Mais à sa grande surprise, sans l’accord de la banque, Me Abdoulaye Garba Tapo et son groupe vont mettre en vente ledit terrain au tribunal de la Commune II avec une mise à prix fixée à 130 millions et Cheick Sadibou Cissé, seul dans la salle d’audience (représentant la société des Mountaga Tall, Babou Yara et Niaré) n’a ajouté que 100 000 FCFA pour être déclaré adjudicataire suivant le jugement n°415. Nous étions en 1996. Tout cela malgré qu’il y avait un moratoire entre la banque et l’opérateur.
L’avocat de Babou Yara dément
Fort de ces irrégularités dans la procédure, Bazoumana Fofana a donc attaqué ce jugement devant la Cour d’Appel de Bamako laquelle a infirmé le jugement rendu par le tribunal de première instance de la Comme II. Ce qui annulait la mise en vente du TF de M. Fofana. L’affaire fut transportée à la Cour suprême où dans un premier temps la 2e chambre de la Cour civile a cassé l’arrêt de la Cour d’Appel, confirmant ainsi la vente aux enchères opérée par le tribunal de la Commune II. Mais Bazoumana Fofana ne s’est pas avoué vaincu et la procédure judiciaire était toujours en cours à la Cour suprême.
Mais ce qui va encore compliquer la tâche à l’opérateur économique de Quinzambougou, c’est le fait pour Cheick Sadibou Cissé de revendre le même TF n° 11 247 à Dionké Yernangoré alias Babou Yara le 7 octobre 2002 alors que l’affaire liée à la vente aux enchères était toujours pendante devant la justice.
Ayant estimé que cette vente a été opérée sur du faux à partir du moment où l’adjudication de Cheick Sadibou Cissé a été faite illégalement, M. Fofana a aussi attaqué ce transfert de titre à Babou Yara devant la Cour suprême. Mais il n’aura pas gain de cause. Le démêlé judiciaire au niveau de la Cour suprême a duré jusqu’en 2009 où Bazoumana Fofana n’a pas pu en sortir vainqueur.
Finalement l’homme en est venu à la conclusion qu’il a été spolié de son TF par des ‘’brigands fonciers’’ avec la complicité de la justice de son pays. Il s’est donc confié à plusieurs personnes en sollicitant leur intervention notamment l’ex-président Amadou Toumani Touré ; l’actuel président de la République, Ibrahim Boubacar Kéita ; Mohamed Ali Bathily alors ministre de la Justice. Mais rien à faire.
Nos investigations nous ont conduits à rencontrer l’avocat de Dionké Yernangoré alias Babou Yara, Me Moussa Doumbia. L’avocat a bien voulu mettre à notre disposition tous les documents liés à cette affaire.

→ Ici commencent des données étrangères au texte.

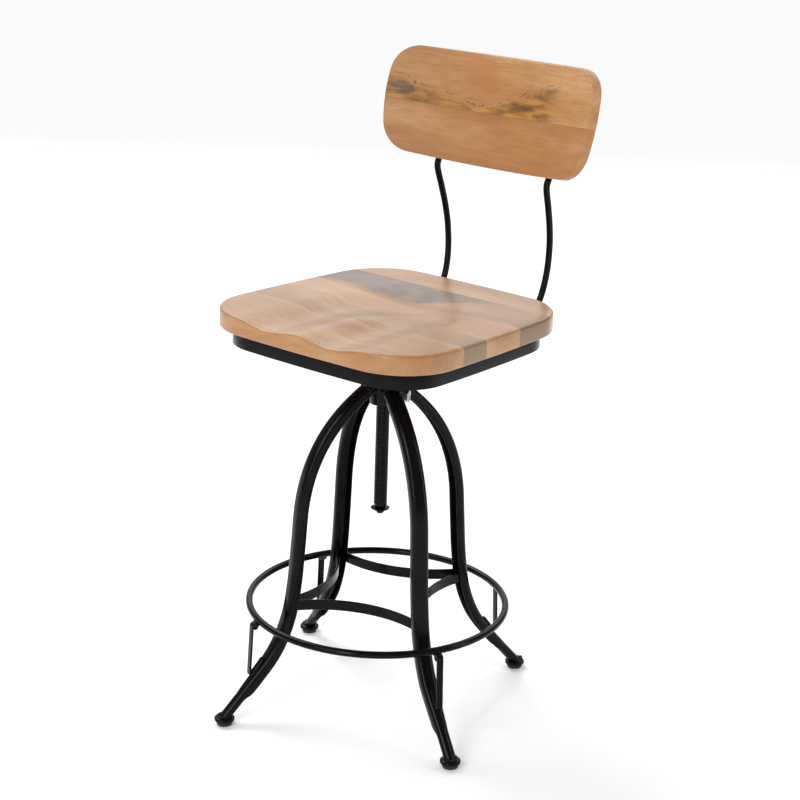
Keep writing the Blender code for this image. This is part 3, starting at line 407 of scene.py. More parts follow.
@dataclass(frozen=True)
class SeatBoards(GluedBoards):
    """The seat's boards: grey-brown heartwood crosses the rear one and tapers to the right."""

    end_shades: tuple[tuple[int, str], ...] = ((0, "#7c6a4c"), (2, "#76553c"))      # board, shade

    def marks(self, wiring: Wiring, colour: Socket, along: Socket, across: Socket, place: Socket) -> Socket:
        """Stain the rear board's heartwood, two board ends and the reddish streak on the pommel."""
        ragged = wiring.math("MULTIPLY_ADD", wiring.speckle(place, 45 * MM, 4.0), 34 * MM, -17 * MM)
        taper = wiring.product(wiring.math("MAXIMUM", along, -20 * MM), 0.62)
        front = wiring.less(across, 82 * MM, wiring.math("ADD", taper, ragged))
        near, far = self.joints[-2:]
        shades = wiring.ramp(wiring.speckle(place, 24 * MM, 4.0), [(0.35, "#4f4034"), (0.65, "#71604f")])
        colour = wiring.stain(colour, shades, 0.82, wiring.step(front, -6 * MM, 7 * MM),
                              wiring.math("LESS_THAN", across, far), wiring.step(across, near, near + 4 * MM))
        for board, shade in self.end_shades:
            low, high = self.joints[board:board + 2]
            colour = wiring.stain(colour, shade, 0.7, wiring.math("GREATER_THAN", across, low),
                                  wiring.math("LESS_THAN", across, high),
                                  wiring.step(along, 172 * MM, 192 * MM))
        streak = wiring.less(wiring.math("MULTIPLY_ADD", along, 0.45, -104 * MM), across)
        near = wiring.math("ADD", wiring.math("ABSOLUTE", streak), ragged)
        middle = wiring.math("ABSOLUTE", wiring.less(along, 5 * MM))
        return wiring.stain(colour, "#9a5f3d", 0.5, wiring.fade(near, 2 * MM, 15 * MM),
                            wiring.fade(middle, 25 * MM, 75 * MM))


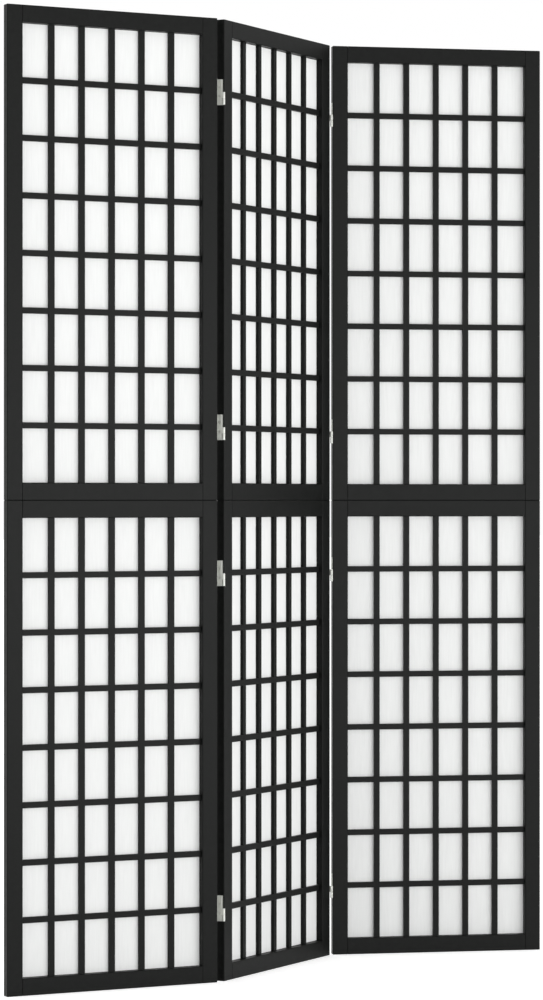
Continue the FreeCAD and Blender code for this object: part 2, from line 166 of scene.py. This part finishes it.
def streaks(tree, heading, size, detail=3):
    """Noise in the coordinates of a panel, its grain as long each way as size says."""
    place = add_node(tree, "ShaderNodeTexCoord").outputs["Object"]
    turned = add_node(tree, "ShaderNodeVectorRotate",
                      {"Vector": place, "Axis": Z_AXIS, "Angle": -heading},
                      rotation_type="AXIS_ANGLE")
    scaled = add_node(tree, "ShaderNodeMapping",
                      {"Vector": turned.outputs[0], "Scale": [1 / length for length in size]})
    return add_node(tree, "ShaderNodeTexNoise",
                    {"Vector": scaled.outputs[0], "Scale": 1.0, "Detail": detail})


def between(tree, factor, low, high):
    """Spread a noise's middle range over the numbers from low to high."""
    return add_node(tree, "ShaderNodeMapRange",
                    {"Value": factor, "From Min": 0.3, "From Max": 0.7,
                     "To Min": low, "To Max": high}).outputs[0]


# ---------------------------------------------------------------- materials

def satin_black_paint(name, heading, grain_along):
    """Sprayed satin lacquer on paulownia: even and nearly black, with a soft broad sheen and
    the ghost of the grain under it."""
    material, tree = new_material(name)
    # Paulownia's pores are a third of a millimetre wide; they are drawn 1.6 mm wide to show.
    across, along = 1.6 * MM, 70 * MM
    grain_size = (along, across, across) if grain_along == "x" else (across, across, along)
    grain = streaks(tree, heading, grain_size)
    mottle = streaks(tree, heading, (9 * MM, 9 * MM, 9 * MM))
    bump = add_node(tree, "ShaderNodeBump",
                    {"Height": grain.outputs["Fac"], "Strength": 0.6, "Distance": 0.1 * MM})
    tint = add_node(tree, "ShaderNodeMix",
                    {"Factor": between(tree, mottle.outputs["Fac"], 0, 1),
                     "A": linear("#101110"), "B": linear("#151615")}, data_type="RGBA")
    shader = add_node(tree, "ShaderNodeBsdfPrincipled",
                      {"Base Color": tint.outputs["Result"],
                       "Roughness": between(tree, mottle.outputs["Fac"], 0.36, 0.46),
                       "IOR": 1.45,
                       "Specular IOR Level": 0.1,
                       "Normal": bump.outputs[0]})
    output(tree, shader)
    return material


def white_nonwoven_paper(name, heading):
    """Pulp and viscose laid into a sheet: matt white, with faint upright streaks of fibre."""
    material, tree = new_material(name)
    # Fibres are a fiftieth of a millimetre thick; their bundles are drawn 3 mm wide to show.
    fibres = streaks(tree, heading, (3 * MM, 3 * MM, 45 * MM), detail=4)
    tint = add_node(tree, "ShaderNodeMix",
                    {"Factor": between(tree, fibres.outputs["Fac"], 0, 1),
                     "A": linear("#f0f1f0"), "B": linear("#f5f6f5")}, data_type="RGBA")
    bump = add_node(tree, "ShaderNodeBump",
                    {"Height": fibres.outputs["Fac"], "Strength": 0.15, "Distance": 0.1 * MM})
    shader = add_node(tree, "ShaderNodeBsdfPrincipled",
                      {"Base Color": tint.outputs["Result"],
                       "Roughness": 0.9,
                       "Specular IOR Level": 0.2,
                       "Normal": bump.outputs[0]})
    through = add_node(tree, "ShaderNodeBsdfTranslucent", {"Color": tint.outputs["Result"]})
    output(tree, add_node(tree, "ShaderNodeMixShader",
                          {"Fac": 0.08, 1: shader.outputs[0], 2: through.outputs[0]}))
    return material


def nickel_plated_steel(name):
    """Rolled strip with a dull, faintly warm nickel plating that has fine upright roll lines."""
    material, tree = new_material(name)
    # Roll lines are finer than a tenth of a millimetre; they are drawn 0.5 mm wide to show.
    roll_lines = streaks(tree, MID_HEADING, (0.5 * MM, 0.5 * MM, 12 * MM))
    tint = add_node(tree, "ShaderNodeMix",
                    {"Factor": between(tree, roll_lines.outputs["Fac"], 0, 1),
                     "A": linear("#bebfba"), "B": linear("#dadbd7")}, data_type="RGBA")
    shader = add_node(tree, "ShaderNodeBsdfPrincipled",
                      {"Base Color": tint.outputs["Result"],
                       "Metallic": 1.0,
                       "Roughness": between(tree, roll_lines.outputs["Fac"], 0.6, 0.75)})
    output(tree, shader)
    return material


def bare_beech(name):
    """Planed beech of the loose tenons: pale pinkish brown with short dark flecks."""
    material, tree = new_material(name)
    flecks = streaks(tree, MID_HEADING, (1 * MM, 1 * MM, 8 * MM))
    tint = add_node(tree, "ShaderNodeMix",
                    {"Factor": between(tree, flecks.outputs["Fac"], 0, 1),
                     "A": linear("#c9a27a"), "B": linear("#b98f68")}, data_type="RGBA")
    shader = add_node(tree, "ShaderNodeBsdfPrincipled",
                      {"Base Color": tint.outputs["Result"], "Roughness": 0.6})
    output(tree, shader)
    return material


# ---------------------------------------------------------------- pieces

def finish_piece(name, bm, place, material, body):
    """Put a modelled piece in place through its mesh, so that its object stays at the origin."""
    bm.transform(place)
    bmesh.ops.recalc_face_normals(bm, faces=bm.faces)
    for edge in bm.edges:
        edge.smooth = edge.calc_face_angle(0) < SHARPEST_SMOOTH_EDGE
    mesh = bpy.data.meshes.new(name)
    bm.to_mesh(mesh)
    bm.free()
    mesh.materials.append(material)
    piece = bpy.data.objects.new(name, mesh)
    bpy.context.scene.collection.objects.link(piece)
    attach(piece, body)
    return piece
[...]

« Bazoumana a perdu la bataille judiciaire. La Cour suprême a définitivement tranché en sa défaveur malgré tout ce qu’il a entrepris. Aujourd’hui, nous considérons cette affaire comme définitivement close. Je ne sais pas ce que Bazoumana Fofana a avoir dans la vente entre Cheick Sadibou Cissé et Dionké Yernangoré dit Babou Yara (mon client). Il a attaqué cette vente en vain devant la Cour suprême. Après avoir échoué, il a commis les avocats Moustapha Cissé et Alima Diallo. Sans succès. L’affaire a été définitivement jugée », a expliqué Me Moussa Doumbia.
L’avocat a démenti les arguments de Bazoumana Fofana selon lesquelles ‘’Me Mountaga Tall et ses associés devraient réaliser un pont sur son terrain afin de faciliter l’accès à leurs terrains’’.
« Me Mountaga Tall est l’avocat de Cheick Sadibou Cissé. Comme il est aujourd’hui aux affaires, M. Fofana veut simplement lui nuire. L’affaire est claire : monsieur Fofana a pris de l’argent avec la BCS en hypothéquant son TF. Il n’a pas pu payer l’argent de la banque et celle-ci a fait vendre aux enchères le TF par la justice. Où est le problème ? S’il avait pu payer la banque, il y aurait eu la main levée et on n’en sera pas là aujourd’hui. Mais la banque a une créance avec vous que vous n’avez pas pu payer ! », a souligné Me Doumbia.
Faute de soutien, Bazoumana Fofana s’est finalement remis à Dieu en Lui demandant de trancher. « Je ne les pardonnerai jamais et Dieu ne va pas les pardonner aussi », prévient Bazoumana Fofana.